Output details
35 - Music, Drama, Dance and Performing Arts
Newcastle University
Sacred Garland: Devotional Chamber Music from the Age of Monteverdi, The Gonzaga Band (CHAN 0761)
Sacred Garland draws together some of the earliest examples of the sacred motet with independent obbligato instrumental part. If close imitation of the human voice (as espoused by, for example, Ganassi 1535 and Dalla Casa 1584) was the ideal of sixteenth- and seventeenth-century instrumentalists, the cornett came closest to fulfilling that ideal – hence its frequent use to support or substitute for voices in sacred and secular performance practices of this period. This research project investigated the potential for imitation between instrument and voice, in both a cantabile and a rhetorical sense. Alongside instrumental imitation of the voice, this also (conversely) investigated the reciprocal implications for singers in negotiating the virtuoso demands of the repertoire: perhaps uniquely among professional early music ensembles, the Gonzaga Band is constituted explicitly to address this question. A second, related question concerned the theorbo: although nowadays used predominantly as a continuo instrument, it also served as an independent bass instrument equivalent to violone, trombone or bassoon (as witnessed in numerous seventeenth-century sources). By extension, in adopting the function of independent bass instrument it was incumbent on the player to follow the same precepts as the treble instrumentalist in imitating the voice.

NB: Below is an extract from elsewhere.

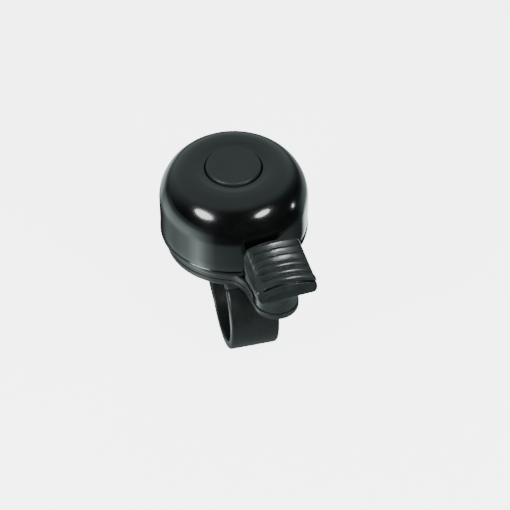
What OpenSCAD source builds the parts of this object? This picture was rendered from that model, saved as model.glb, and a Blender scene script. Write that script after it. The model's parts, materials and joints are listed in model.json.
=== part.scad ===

This project demonstrates originality of concept, and is significantly novel and creative in approach. Rigour is evident though historically-informed interpretation and technical mastery of the challenges of this repertoire. Savan’s roles in this project comprised: programme curation, including primary source research and preparation of performing scores; artistic direction, including arbitration of performance practice decisions (e.g. pitch, temperament, interpretation of tempo and rhythmic proportions, ornamentation); and, as a cornettist, developing an individual style of delivery which aims to reconcile the opposing demands of imitating a singing line and the clarity of textual declamation.